THE EXERCISE:
Return all of the data exactly as given.

GIVEN MATERIAL:

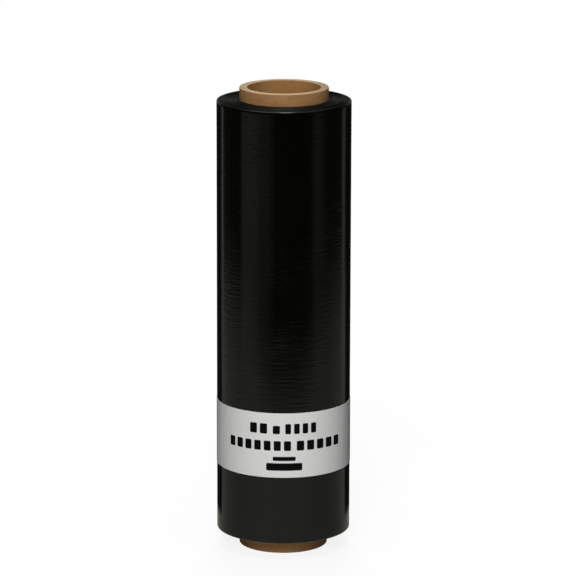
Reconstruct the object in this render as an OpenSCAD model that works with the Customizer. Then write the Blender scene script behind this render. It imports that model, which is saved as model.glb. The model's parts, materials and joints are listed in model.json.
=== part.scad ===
// Stretch wrap roll: film wound on a paper core, with a paper band round the film.
// The roll stands on the low end of its core. Millimetres, with Z up along the roll.

/* [Core] */
// Diameter of the core's bore, which takes a dispenser's spindle
core_bore_d = 76.2; // [70:0.1:80]
// Thickness of the core's wall of wound paper
core_wall = 8.15; // [5:0.05:10]
// Break of the core's four cut edges
core_edge = 0.5; // [0.2:0.1:1]
// How far the core stands out below the film
core_low_reach = 17.6; // [5:0.1:30]
// How far the core stands out above the film
core_top_reach = 13; // [5:0.1:30]

/* [Film] */
// Width of the film, which is the length of the wound part
film_w = 457.2; // [250:0.1:600]
// Thickness of the wound film, from the core out to the wall of the roll
film_build = 23.55; // [16:0.05:60]
// Radius of the film's outer edges, where the tension draws the turns in
film_edge_r = 1.2; // [0.4:0.1:3]
// Distance from one bundle of turns to the next on the ends of the roll
turn_pitch = 2.1; // [1.6:0.1:4]
// Depth of the groove that winds in between the bundles of turns
turn_depth = 0.45; // [0.1:0.05:1]
// Flat width of a bundle's crown between its two grooves
turn_crown = 1.1; // [0.2:0.1:1.4]
// Plain margin that is left between the winding groove and the film's two walls
turn_margin = 0.3; // [0.1:0.1:2]

/* [Band] */
// Height of the paper band
band_h = 69; // [20:1:120]
// How far the band's low edge lies above the film's low end
band_low = 71.3; // [20:0.1:120]
// Thickness of the band's paper
band_paper = 0.25; // [0.1:0.05:0.8]
// Length of the glued lap, where the band's end lies on its start
band_lap = 22; // [8:1:60]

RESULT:
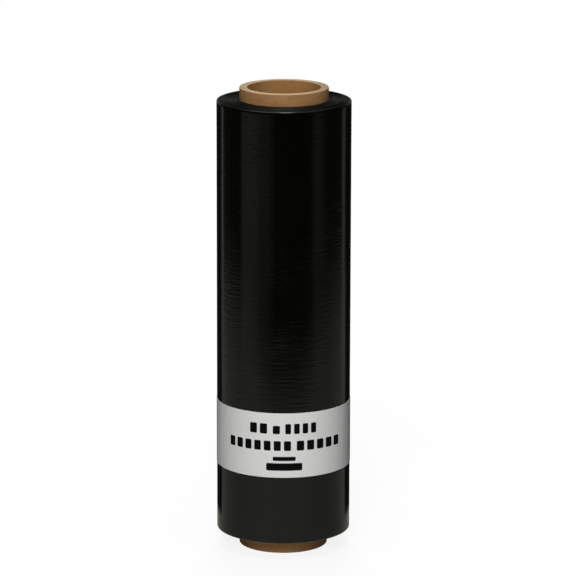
Reconstruct the object in this render as an OpenSCAD model that works with the Customizer. Then write the Blender scene script behind this render. It imports that model, which is saved as model.glb. The model's parts, materials and joints are listed in model.json.
=== part.scad ===
// Stretch wrap roll: film wound on a paper core, with a paper band round the film.
// The roll stands on the low end of its core. Millimetres, with Z up along the roll.

/* [Core] */
// Diameter of the core's bore, which takes a dispenser's spindle
core_bore_d = 76.2; // [70:0.1:80]
// Thickness of the core's wall of wound paper
core_wall = 8.15; // [5:0.05:10]
// Break of the core's four cut edges
core_edge = 0.5; // [0.2:0.1:1]
// How far the core stands out below the film
core_low_reach = 17.6; // [5:0.1:30]
// How far the core stands out above the film
core_top_reach = 13; // [5:0.1:30]

/* [Film] */
// Width of the film, which is the length of the wound part
film_w = 457.2; // [250:0.1:600]
// Thickness of the wound film, from the core out to the wall of the roll
film_build = 23.55; // [16:0.05:60]
// Radius of the film's outer edges, where the tension draws the turns in
film_edge_r = 1.2; // [0.4:0.1:3]
// Distance from one bundle of turns to the next on the ends of the roll
turn_pitch = 2.1; // [1.6:0.1:4]
// Depth of the groove that winds in between the bundles of turns
turn_depth = 0.45; // [0.1:0.05:1]
// Flat width of a bundle's crown between its two grooves
turn_crown = 1.1; // [0.2:0.1:1.4]
// Plain margin that is left between the winding groove and the film's two walls
turn_margin = 0.3; // [0.1:0.1:2]

/* [Band] */
// Height of the paper band
band_h = 69; // [20:1:120]
// How far the band's low edge lies above the film's low end
band_low = 71.3; // [20:0.1:120]
// Thickness of the band's paper
band_paper = 0.25; // [0.1:0.05:0.8]
// Length of the glued lap, where the band's end lies on its start
band_lap = 22; // [8:1:60]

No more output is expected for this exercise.